→ **YOUR OBJECTIVE**
Write out every record in full, exactly as written, please.

[begin RECORDS TO PROCESS]

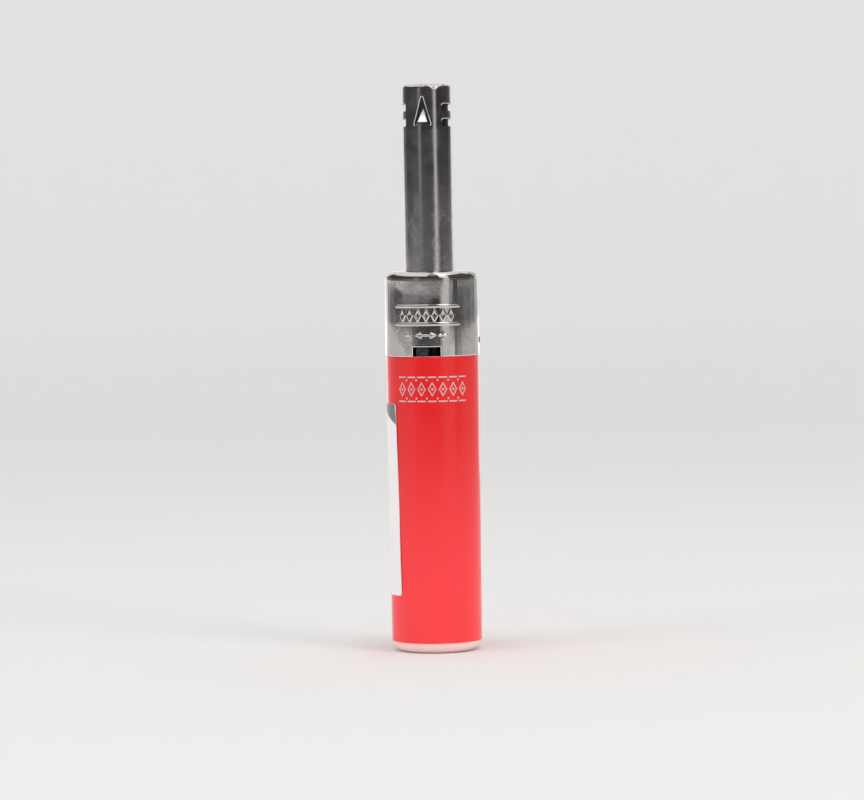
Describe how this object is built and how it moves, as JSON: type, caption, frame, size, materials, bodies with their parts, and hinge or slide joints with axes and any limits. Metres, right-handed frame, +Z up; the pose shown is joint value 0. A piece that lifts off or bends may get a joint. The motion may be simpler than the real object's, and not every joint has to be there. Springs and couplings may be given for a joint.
{
  "type": "butane torch",
  "caption": "Pocket refillable butane torch: round tank in a red sleeve, plated hood with thumb button and flame adjuster, slim steel flame tube with air slots.",
  "frame": {"origin": "centre of the base, where the refill inlet opens, on the plane that the foot ring stands on", "axes": "+Z up along the body towards the flame; -Y is the front, with the flame adjuster; +Y is the back, with the thumb button; +X to the right seen from the front"},
  "size_m": [0.0162, 0.0178, 0.0963],
  "materials": {
    "clear_plastic": "clear moulded plastic with a pink cast",
    "red_sleeve": "glossy red sleeve",
    "label_paper": "white paper label, blank",
    "natural_plastic": "natural acetal",
    "brass": "turned brass",
    "seal_rubber": "moulded seal rubber",
    "bright_steel": "bright steel",
    "spring_steel": "drawn spring wire",
    "porous_disc": "porous foam disc",
    "black_plastic": "black moulded plastic",
    "button_plastic": "black moulded plastic, ribbed grip",
    "die_cast": "zinc die casting",
    "nickel_hood": "nickel-plated sheet steel",
    "tube_steel": "plated steel tube with scuffs",
    "ceramic": "fired ceramic",
    "wire_cover": "insulated wire",
    "hose_plastic": "soft hose"
  },
  "bodies": {
    "body": {"reservoir": "clear_plastic", "colour_sleeve": "red_sleeve", "blank_label": "label_paper", "tank_lid": "natural_plastic", "refill_valve_body": "brass", "refill_seal": "seal_rubber", "valve_gasket": "seal_rubber", "flow_restrictor": "porous_disc", "head_frame": "black_plastic", "lever_pin": "bright_steel", "hood": "nickel_hood", "piezo_case": "natural_plastic", "strike_pad": "bright_steel", "piezo_crystal": "ceramic", "contact_cap": "brass", "spark_wire": "wire_cover", "ground_strap": "brass", "flame_tube": "tube_steel", "gas_hose": "hose_plastic", "nozzle_holder": "black_plastic", "burner_nozzle": "brass", "electrode": "bright_steel", "refill_spring": "spring_steel", "jet_spring": "spring_steel", "return_spring": "spring_steel"},
    "refill_valve": {"refill_poppet": "bright_steel"},
    "adjuster": {"flame_adjuster": "black_plastic", "valve_housing": "brass"},
    "jet": {"jet_stem": "brass", "jet_seal": "seal_rubber"},
    "lever": {"gas_lever": "die_cast"},
    "button": {"thumb_button": "button_plastic", "piezo_plunger": "natural_plastic", "hammer_spring": "spring_steel"},
    "hammer": {"piezo_hammer": "bright_steel"}
  },
  "joints": [
    {"name": "button_press", "type": "slide", "parent": "body", "child": "button", "axis": [0, 0, -1], "range_m": [0, 0.004], "stiffness_N_per_m": 2000, "deforming": ["return_spring"]},
    {"name": "lever_tilt", "type": "hinge", "parent": "body", "child": "lever", "pos_m": [0, 0.00025, 0.0551], "axis": [-1, 0, 0], "range_deg": [0, 14]},
    {"name": "jet_lift", "type": "slide", "parent": "body", "child": "jet", "axis": [0, 0, 1], "range_m": [0, 0.0006], "deforming": ["jet_spring"]},
    {"name": "hammer_strike", "type": "slide", "parent": "body", "child": "hammer", "axis": [0, 0, -1], "range_m": [0, 0.002], "deforming": ["hammer_spring"]},
    {"name": "adjuster_turn", "type": "hinge", "parent": "body", "child": "adjuster", "pos_m": [0, -0.00225, 0.0513], "axis": [0, 0, 1], "range_deg": [-6, 22]},
    {"name": "refill_valve_lift", "type": "slide", "parent": "body", "child": "refill_valve", "axis": [0, 0, 1], "range_m": [0, 0.0008], "stiffness_N_per_m": 400, "deforming": ["refill_spring"]}
  ],
  "couplings": [
    {"joint": "lever_tilt", "follows": "button_press", "rad_per_m": 61.08},
    {"joint": "jet_lift", "follows": "button_press", "ratio": 0.15},
    {"joint": "hammer_strike", "follows": "button_press", "ratio": 0.5}
  ]
}
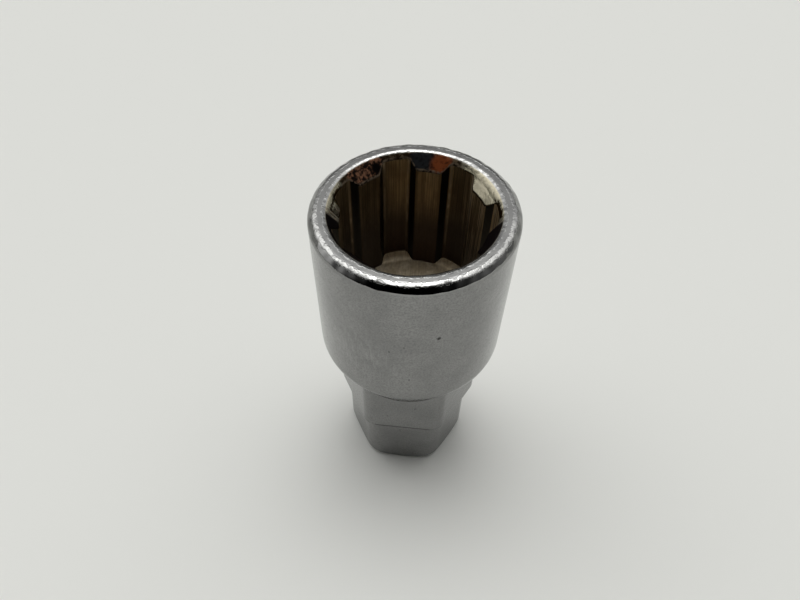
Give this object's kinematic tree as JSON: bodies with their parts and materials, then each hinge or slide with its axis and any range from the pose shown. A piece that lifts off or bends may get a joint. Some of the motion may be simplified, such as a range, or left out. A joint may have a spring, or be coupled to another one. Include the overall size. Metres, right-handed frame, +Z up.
{
  "type": "locking wheel nut key",
  "caption": "Key for splined locking wheel nuts: a round head with a splined socket, and a stepped hexagon for the wheel spanner.",
  "frame": {"origin": "centre of the small hexagon's end face, which the key stands on", "axes": "+Z up the key's axis, out of the socket; -Y is the normal of one flat of the hexagon, the front"},
  "size_m": [0.0284, 0.0284, 0.0554],
  "materials": {
    "satin_chrome": "satin chrome plating over turned and broached steel, dull and brown inside the socket"
  },
  "bodies": {
    "root": {"key_body": "satin_chrome"}
  },
  "joints": []
}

[end RECORDS TO PROCESS]

→ **FULL OUTPUT**
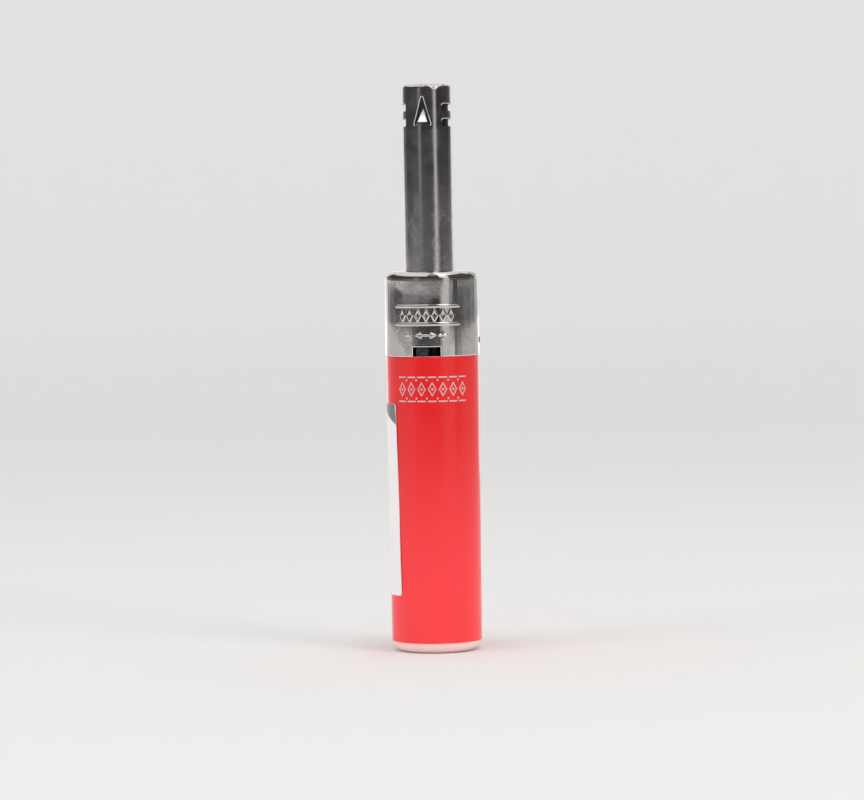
Describe how this object is built and how it moves, as JSON: type, caption, frame, size, materials, bodies with their parts, and hinge or slide joints with axes and any limits. Metres, right-handed frame, +Z up; the pose shown is joint value 0. A piece that lifts off or bends may get a joint. The motion may be simpler than the real object's, and not every joint has to be there. Springs and couplings may be given for a joint.
{
  "type": "butane torch",
  "caption": "Pocket refillable butane torch: round tank in a red sleeve, plated hood with thumb button and flame adjuster, slim steel flame tube with air slots.",
  "frame": {"origin": "centre of the base, where the refill inlet opens, on the plane that the foot ring stands on", "axes": "+Z up along the body towards the flame; -Y is the front, with the flame adjuster; +Y is the back, with the thumb button; +X to the right seen from the front"},
  "size_m": [0.0162, 0.0178, 0.0963],
  "materials": {
    "clear_plastic": "clear moulded plastic with a pink cast",
    "red_sleeve": "glossy red sleeve",
    "label_paper": "white paper label, blank",
    "natural_plastic": "natural acetal",
    "brass": "turned brass",
    "seal_rubber": "moulded seal rubber",
    "bright_steel": "bright steel",
    "spring_steel": "drawn spring wire",
    "porous_disc": "porous foam disc",
    "black_plastic": "black moulded plastic",
    "button_plastic": "black moulded plastic, ribbed grip",
    "die_cast": "zinc die casting",
    "nickel_hood": "nickel-plated sheet steel",
    "tube_steel": "plated steel tube with scuffs",
    "ceramic": "fired ceramic",
    "wire_cover": "insulated wire",
    "hose_plastic": "soft hose"
  },
  "bodies": {
    "body": {"reservoir": "clear_plastic", "colour_sleeve": "red_sleeve", "blank_label": "label_paper", "tank_lid": "natural_plastic", "refill_valve_body": "brass", "refill_seal": "seal_rubber", "valve_gasket": "seal_rubber", "flow_restrictor": "porous_disc", "head_frame": "black_plastic", "lever_pin": "bright_steel", "hood": "nickel_hood", "piezo_case": "natural_plastic", "strike_pad": "bright_steel", "piezo_crystal": "ceramic", "contact_cap": "brass", "spark_wire": "wire_cover", "ground_strap": "brass", "flame_tube": "tube_steel", "gas_hose": "hose_plastic", "nozzle_holder": "black_plastic", "burner_nozzle": "brass", "electrode": "bright_steel", "refill_spring": "spring_steel", "jet_spring": "spring_steel", "return_spring": "spring_steel"},
    "refill_valve": {"refill_poppet": "bright_steel"},
    "adjuster": {"flame_adjuster": "black_plastic", "valve_housing": "brass"},
    "jet": {"jet_stem": "brass", "jet_seal": "seal_rubber"},
    "lever": {"gas_lever": "die_cast"},
    "button": {"thumb_button": "button_plastic", "piezo_plunger": "natural_plastic", "hammer_spring": "spring_steel"},
    "hammer": {"piezo_hammer": "bright_steel"}
  },
  "joints": [
    {"name": "button_press", "type": "slide", "parent": "body", "child": "button", "axis": [0, 0, -1], "range_m": [0, 0.004], "stiffness_N_per_m": 2000, "deforming": ["return_spring"]},
    {"name": "lever_tilt", "type": "hinge", "parent": "body", "child": "lever", "pos_m": [0, 0.00025, 0.0551], "axis": [-1, 0, 0], "range_deg": [0, 14]},
    {"name": "jet_lift", "type": "slide", "parent": "body", "child": "jet", "axis": [0, 0, 1], "range_m": [0, 0.0006], "deforming": ["jet_spring"]},
    {"name": "hammer_strike", "type": "slide", "parent": "body", "child": "hammer", "axis": [0, 0, -1], "range_m": [0, 0.002], "deforming": ["hammer_spring"]},
    {"name": "adjuster_turn", "type": "hinge", "parent": "body", "child": "adjuster", "pos_m": [0, -0.00225, 0.0513], "axis": [0, 0, 1], "range_deg": [-6, 22]},
    {"name": "refill_valve_lift", "type": "slide", "parent": "body", "child": "refill_valve", "axis": [0, 0, 1], "range_m": [0, 0.0008], "stiffness_N_per_m": 400, "deforming": ["refill_spring"]}
  ],
  "couplings": [
    {"joint": "lever_tilt", "follows": "button_press", "rad_per_m": 61.08},
    {"joint": "jet_lift", "follows": "button_press", "ratio": 0.15},
    {"joint": "hammer_strike", "follows": "button_press", "ratio": 0.5}
  ]
}
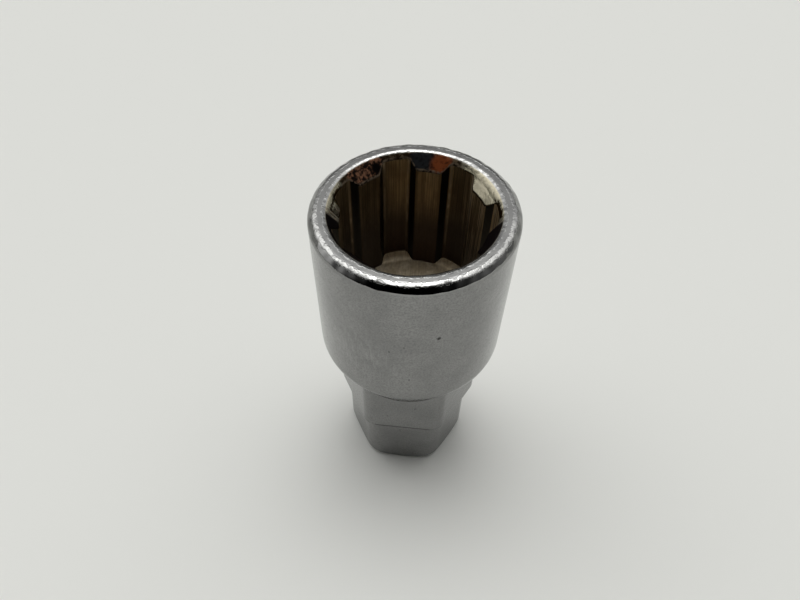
Give this object's kinematic tree as JSON: bodies with their parts and materials, then each hinge or slide with its axis and any range from the pose shown. A piece that lifts off or bends may get a joint. Some of the motion may be simplified, such as a range, or left out. A joint may have a spring, or be coupled to another one. Include the overall size. Metres, right-handed frame, +Z up.
{
  "type": "locking wheel nut key",
  "caption": "Key for splined locking wheel nuts: a round head with a splined socket, and a stepped hexagon for the wheel spanner.",
  "frame": {"origin": "centre of the small hexagon's end face, which the key stands on", "axes": "+Z up the key's axis, out of the socket; -Y is the normal of one flat of the hexagon, the front"},
  "size_m": [0.0284, 0.0284, 0.0554],
  "materials": {
    "satin_chrome": "satin chrome plating over turned and broached steel, dull and brown inside the socket"
  },
  "bodies": {
    "root": {"key_body": "satin_chrome"}
  },
  "joints": []
}